**Directions for this task:** Repeat all of the material exactly as given.

**Material for this task:**
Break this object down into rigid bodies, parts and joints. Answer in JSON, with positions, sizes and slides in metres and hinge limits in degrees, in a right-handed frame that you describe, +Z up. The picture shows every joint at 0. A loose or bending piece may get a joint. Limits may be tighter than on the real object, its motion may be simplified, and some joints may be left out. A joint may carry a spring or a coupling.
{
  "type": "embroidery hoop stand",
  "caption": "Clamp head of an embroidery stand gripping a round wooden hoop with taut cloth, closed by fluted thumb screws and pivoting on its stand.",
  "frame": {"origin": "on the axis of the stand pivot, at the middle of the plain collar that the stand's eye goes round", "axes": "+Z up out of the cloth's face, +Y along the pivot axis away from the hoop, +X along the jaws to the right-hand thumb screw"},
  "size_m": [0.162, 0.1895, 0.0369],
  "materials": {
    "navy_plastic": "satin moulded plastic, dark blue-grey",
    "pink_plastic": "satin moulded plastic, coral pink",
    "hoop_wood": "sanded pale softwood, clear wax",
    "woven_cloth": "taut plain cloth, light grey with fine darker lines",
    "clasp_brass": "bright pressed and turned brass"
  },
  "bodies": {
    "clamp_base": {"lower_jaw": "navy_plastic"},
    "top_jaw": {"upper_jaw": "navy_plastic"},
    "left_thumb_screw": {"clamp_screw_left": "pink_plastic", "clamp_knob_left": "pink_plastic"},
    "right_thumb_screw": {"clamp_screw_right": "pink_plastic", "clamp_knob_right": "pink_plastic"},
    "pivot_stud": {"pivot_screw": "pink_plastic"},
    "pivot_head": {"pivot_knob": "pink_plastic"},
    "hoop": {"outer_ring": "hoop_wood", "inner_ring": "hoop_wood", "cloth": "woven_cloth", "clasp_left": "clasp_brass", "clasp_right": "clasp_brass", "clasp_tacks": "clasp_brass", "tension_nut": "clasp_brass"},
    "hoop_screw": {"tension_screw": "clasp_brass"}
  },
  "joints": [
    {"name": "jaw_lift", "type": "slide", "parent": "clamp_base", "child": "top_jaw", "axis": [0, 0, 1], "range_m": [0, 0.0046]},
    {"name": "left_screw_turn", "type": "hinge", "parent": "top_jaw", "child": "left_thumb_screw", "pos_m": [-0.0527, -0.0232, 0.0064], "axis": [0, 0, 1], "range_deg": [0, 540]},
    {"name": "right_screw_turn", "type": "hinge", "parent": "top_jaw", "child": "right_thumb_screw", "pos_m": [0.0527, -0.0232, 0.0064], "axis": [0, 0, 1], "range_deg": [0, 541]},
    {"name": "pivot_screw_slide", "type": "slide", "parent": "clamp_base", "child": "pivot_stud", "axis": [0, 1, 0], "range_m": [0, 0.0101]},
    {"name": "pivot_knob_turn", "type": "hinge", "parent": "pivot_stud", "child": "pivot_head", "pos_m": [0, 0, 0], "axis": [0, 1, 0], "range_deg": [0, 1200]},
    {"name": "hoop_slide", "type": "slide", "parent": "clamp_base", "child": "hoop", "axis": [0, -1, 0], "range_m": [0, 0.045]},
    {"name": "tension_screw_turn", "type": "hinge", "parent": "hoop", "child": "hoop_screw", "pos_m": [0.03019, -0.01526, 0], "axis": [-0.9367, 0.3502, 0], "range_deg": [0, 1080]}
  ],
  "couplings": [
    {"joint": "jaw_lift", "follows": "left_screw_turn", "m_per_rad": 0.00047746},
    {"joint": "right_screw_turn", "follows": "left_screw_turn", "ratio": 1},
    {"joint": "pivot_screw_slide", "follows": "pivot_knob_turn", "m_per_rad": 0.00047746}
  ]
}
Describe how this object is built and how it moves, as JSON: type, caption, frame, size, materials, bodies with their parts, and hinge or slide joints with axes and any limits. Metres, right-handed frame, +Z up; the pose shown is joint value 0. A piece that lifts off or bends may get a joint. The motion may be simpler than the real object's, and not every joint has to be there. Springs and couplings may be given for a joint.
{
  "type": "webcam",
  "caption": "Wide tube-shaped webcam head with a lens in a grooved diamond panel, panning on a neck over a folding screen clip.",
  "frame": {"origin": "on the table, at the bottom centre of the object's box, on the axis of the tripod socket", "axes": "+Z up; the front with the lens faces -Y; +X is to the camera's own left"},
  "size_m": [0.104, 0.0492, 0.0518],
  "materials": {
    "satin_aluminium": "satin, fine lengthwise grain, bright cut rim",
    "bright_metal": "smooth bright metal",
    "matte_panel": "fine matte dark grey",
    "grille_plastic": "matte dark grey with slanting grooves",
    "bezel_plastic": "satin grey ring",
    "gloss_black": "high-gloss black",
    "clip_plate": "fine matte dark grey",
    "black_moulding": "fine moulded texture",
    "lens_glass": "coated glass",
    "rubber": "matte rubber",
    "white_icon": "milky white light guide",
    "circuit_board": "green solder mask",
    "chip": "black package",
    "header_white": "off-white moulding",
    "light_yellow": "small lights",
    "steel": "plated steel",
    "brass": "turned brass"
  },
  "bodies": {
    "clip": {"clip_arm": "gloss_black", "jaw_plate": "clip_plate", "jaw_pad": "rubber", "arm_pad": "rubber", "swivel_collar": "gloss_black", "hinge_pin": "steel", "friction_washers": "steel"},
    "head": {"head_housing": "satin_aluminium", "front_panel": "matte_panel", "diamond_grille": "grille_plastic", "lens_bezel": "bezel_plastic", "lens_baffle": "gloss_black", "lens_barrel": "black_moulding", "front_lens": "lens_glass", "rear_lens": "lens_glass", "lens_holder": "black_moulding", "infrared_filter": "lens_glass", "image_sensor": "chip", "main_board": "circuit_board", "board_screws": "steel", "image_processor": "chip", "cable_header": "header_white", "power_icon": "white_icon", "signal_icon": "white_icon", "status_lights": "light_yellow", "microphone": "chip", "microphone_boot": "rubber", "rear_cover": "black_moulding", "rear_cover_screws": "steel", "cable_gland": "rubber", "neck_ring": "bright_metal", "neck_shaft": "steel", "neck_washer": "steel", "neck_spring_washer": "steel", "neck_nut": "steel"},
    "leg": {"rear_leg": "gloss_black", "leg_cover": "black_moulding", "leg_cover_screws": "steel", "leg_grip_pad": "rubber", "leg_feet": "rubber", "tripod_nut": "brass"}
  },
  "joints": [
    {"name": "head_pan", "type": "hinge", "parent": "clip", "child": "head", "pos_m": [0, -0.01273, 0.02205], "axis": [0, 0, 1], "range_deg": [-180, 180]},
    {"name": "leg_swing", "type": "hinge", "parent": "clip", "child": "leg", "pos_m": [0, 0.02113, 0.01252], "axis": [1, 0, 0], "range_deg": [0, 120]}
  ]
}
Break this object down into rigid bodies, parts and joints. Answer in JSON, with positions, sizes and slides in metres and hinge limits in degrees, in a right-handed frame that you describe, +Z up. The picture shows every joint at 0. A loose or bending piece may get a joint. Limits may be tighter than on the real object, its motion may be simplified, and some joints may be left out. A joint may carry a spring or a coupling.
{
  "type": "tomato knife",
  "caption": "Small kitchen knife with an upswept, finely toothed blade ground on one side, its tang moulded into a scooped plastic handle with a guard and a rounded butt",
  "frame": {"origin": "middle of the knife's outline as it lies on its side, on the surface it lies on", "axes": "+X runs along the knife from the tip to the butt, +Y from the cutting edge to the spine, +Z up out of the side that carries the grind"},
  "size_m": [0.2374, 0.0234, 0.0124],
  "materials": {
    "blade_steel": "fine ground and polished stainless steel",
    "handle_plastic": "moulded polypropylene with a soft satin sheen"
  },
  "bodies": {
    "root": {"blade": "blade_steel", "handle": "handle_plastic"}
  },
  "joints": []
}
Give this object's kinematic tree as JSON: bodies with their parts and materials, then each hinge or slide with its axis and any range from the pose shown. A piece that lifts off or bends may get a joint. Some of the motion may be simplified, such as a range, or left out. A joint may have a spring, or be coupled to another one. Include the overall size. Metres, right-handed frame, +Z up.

**Full output:**
Break this object down into rigid bodies, parts and joints. Answer in JSON, with positions, sizes and slides in metres and hinge limits in degrees, in a right-handed frame that you describe, +Z up. The picture shows every joint at 0. A loose or bending piece may get a joint. Limits may be tighter than on the real object, its motion may be simplified, and some joints may be left out. A joint may carry a spring or a coupling.
{
  "type": "embroidery hoop stand",
  "caption": "Clamp head of an embroidery stand gripping a round wooden hoop with taut cloth, closed by fluted thumb screws and pivoting on its stand.",
  "frame": {"origin": "on the axis of the stand pivot, at the middle of the plain collar that the stand's eye goes round", "axes": "+Z up out of the cloth's face, +Y along the pivot axis away from the hoop, +X along the jaws to the right-hand thumb screw"},
  "size_m": [0.162, 0.1895, 0.0369],
  "materials": {
    "navy_plastic": "satin moulded plastic, dark blue-grey",
    "pink_plastic": "satin moulded plastic, coral pink",
    "hoop_wood": "sanded pale softwood, clear wax",
    "woven_cloth": "taut plain cloth, light grey with fine darker lines",
    "clasp_brass": "bright pressed and turned brass"
  },
  "bodies": {
    "clamp_base": {"lower_jaw": "navy_plastic"},
    "top_jaw": {"upper_jaw": "navy_plastic"},
    "left_thumb_screw": {"clamp_screw_left": "pink_plastic", "clamp_knob_left": "pink_plastic"},
    "right_thumb_screw": {"clamp_screw_right": "pink_plastic", "clamp_knob_right": "pink_plastic"},
    "pivot_stud": {"pivot_screw": "pink_plastic"},
    "pivot_head": {"pivot_knob": "pink_plastic"},
    "hoop": {"outer_ring": "hoop_wood", "inner_ring": "hoop_wood", "cloth": "woven_cloth", "clasp_left": "clasp_brass", "clasp_right": "clasp_brass", "clasp_tacks": "clasp_brass", "tension_nut": "clasp_brass"},
    "hoop_screw": {"tension_screw": "clasp_brass"}
  },
  "joints": [
    {"name": "jaw_lift", "type": "slide", "parent": "clamp_base", "child": "top_jaw", "axis": [0, 0, 1], "range_m": [0, 0.0046]},
    {"name": "left_screw_turn", "type": "hinge", "parent": "top_jaw", "child": "left_thumb_screw", "pos_m": [-0.0527, -0.0232, 0.0064], "axis": [0, 0, 1], "range_deg": [0, 540]},
    {"name": "right_screw_turn", "type": "hinge", "parent": "top_jaw", "child": "right_thumb_screw", "pos_m": [0.0527, -0.0232, 0.0064], "axis": [0, 0, 1], "range_deg": [0, 541]},
    {"name": "pivot_screw_slide", "type": "slide", "parent": "clamp_base", "child": "pivot_stud", "axis": [0, 1, 0], "range_m": [0, 0.0101]},
    {"name": "pivot_knob_turn", "type": "hinge", "parent": "pivot_stud", "child": "pivot_head", "pos_m": [0, 0, 0], "axis": [0, 1, 0], "range_deg": [0, 1200]},
    {"name": "hoop_slide", "type": "slide", "parent": "clamp_base", "child": "hoop", "axis": [0, -1, 0], "range_m": [0, 0.045]},
    {"name": "tension_screw_turn", "type": "hinge", "parent": "hoop", "child": "hoop_screw", "pos_m": [0.03019, -0.01526, 0], "axis": [-0.9367, 0.3502, 0], "range_deg": [0, 1080]}
  ],
  "couplings": [
    {"joint": "jaw_lift", "follows": "left_screw_turn", "m_per_rad": 0.00047746},
    {"joint": "right_screw_turn", "follows": "left_screw_turn", "ratio": 1},
    {"joint": "pivot_screw_slide", "follows": "pivot_knob_turn", "m_per_rad": 0.00047746}
  ]
}
Describe how this object is built and how it moves, as JSON: type, caption, frame, size, materials, bodies with their parts, and hinge or slide joints with axes and any limits. Metres, right-handed frame, +Z up; the pose shown is joint value 0. A piece that lifts off or bends may get a joint. The motion may be simpler than the real object's, and not every joint has to be there. Springs and couplings may be given for a joint.
{
  "type": "webcam",
  "caption": "Wide tube-shaped webcam head with a lens in a grooved diamond panel, panning on a neck over a folding screen clip.",
  "frame": {"origin": "on the table, at the bottom centre of the object's box, on the axis of the tripod socket", "axes": "+Z up; the front with the lens faces -Y; +X is to the camera's own left"},
  "size_m": [0.104, 0.0492, 0.0518],
  "materials": {
    "satin_aluminium": "satin, fine lengthwise grain, bright cut rim",
    "bright_metal": "smooth bright metal",
    "matte_panel": "fine matte dark grey",
    "grille_plastic": "matte dark grey with slanting grooves",
    "bezel_plastic": "satin grey ring",
    "gloss_black": "high-gloss black",
    "clip_plate": "fine matte dark grey",
    "black_moulding": "fine moulded texture",
    "lens_glass": "coated glass",
    "rubber": "matte rubber",
    "white_icon": "milky white light guide",
    "circuit_board": "green solder mask",
    "chip": "black package",
    "header_white": "off-white moulding",
    "light_yellow": "small lights",
    "steel": "plated steel",
    "brass": "turned brass"
  },
  "bodies": {
    "clip": {"clip_arm": "gloss_black", "jaw_plate": "clip_plate", "jaw_pad": "rubber", "arm_pad": "rubber", "swivel_collar": "gloss_black", "hinge_pin": "steel", "friction_washers": "steel"},
    "head": {"head_housing": "satin_aluminium", "front_panel": "matte_panel", "diamond_grille": "grille_plastic", "lens_bezel": "bezel_plastic", "lens_baffle": "gloss_black", "lens_barrel": "black_moulding", "front_lens": "lens_glass", "rear_lens": "lens_glass", "lens_holder": "black_moulding", "infrared_filter": "lens_glass", "image_sensor": "chip", "main_board": "circuit_board", "board_screws": "steel", "image_processor": "chip", "cable_header": "header_white", "power_icon": "white_icon", "signal_icon": "white_icon", "status_lights": "light_yellow", "microphone": "chip", "microphone_boot": "rubber", "rear_cover": "black_moulding", "rear_cover_screws": "steel", "cable_gland": "rubber", "neck_ring": "bright_metal", "neck_shaft": "steel", "neck_washer": "steel", "neck_spring_washer": "steel", "neck_nut": "steel"},
    "leg": {"rear_leg": "gloss_black", "leg_cover": "black_moulding", "leg_cover_screws": "steel", "leg_grip_pad": "rubber", "leg_feet": "rubber", "tripod_nut": "brass"}
  },
  "joints": [
    {"name": "head_pan", "type": "hinge", "parent": "clip", "child": "head", "pos_m": [0, -0.01273, 0.02205], "axis": [0, 0, 1], "range_deg": [-180, 180]},
    {"name": "leg_swing", "type": "hinge", "parent": "clip", "child": "leg", "pos_m": [0, 0.02113, 0.01252], "axis": [1, 0, 0], "range_deg": [0, 120]}
  ]
}
Break this object down into rigid bodies, parts and joints. Answer in JSON, with positions, sizes and slides in metres and hinge limits in degrees, in a right-handed frame that you describe, +Z up. The picture shows every joint at 0. A loose or bending piece may get a joint. Limits may be tighter than on the real object, its motion may be simplified, and some joints may be left out. A joint may carry a spring or a coupling.
{
  "type": "tomato knife",
  "caption": "Small kitchen knife with an upswept, finely toothed blade ground on one side, its tang moulded into a scooped plastic handle with a guard and a rounded butt",
  "frame": {"origin": "middle of the knife's outline as it lies on its side, on the surface it lies on", "axes": "+X runs along the knife from the tip to the butt, +Y from the cutting edge to the spine, +Z up out of the side that carries the grind"},
  "size_m": [0.2374, 0.0234, 0.0124],
  "materials": {
    "blade_steel": "fine ground and polished stainless steel",
    "handle_plastic": "moulded polypropylene with a soft satin sheen"
  },
  "bodies": {
    "root": {"blade": "blade_steel", "handle": "handle_plastic"}
  },
  "joints": []
}
Give this object's kinematic tree as JSON: bodies with their parts and materials, then each hinge or slide with its axis and any range from the pose shown. A piece that lifts off or bends may get a joint. Some of the motion may be simplified, such as a range, or left out. A joint may have a spring, or be coupled to another one. Include the overall size. Metres, right-handed frame, +Z up.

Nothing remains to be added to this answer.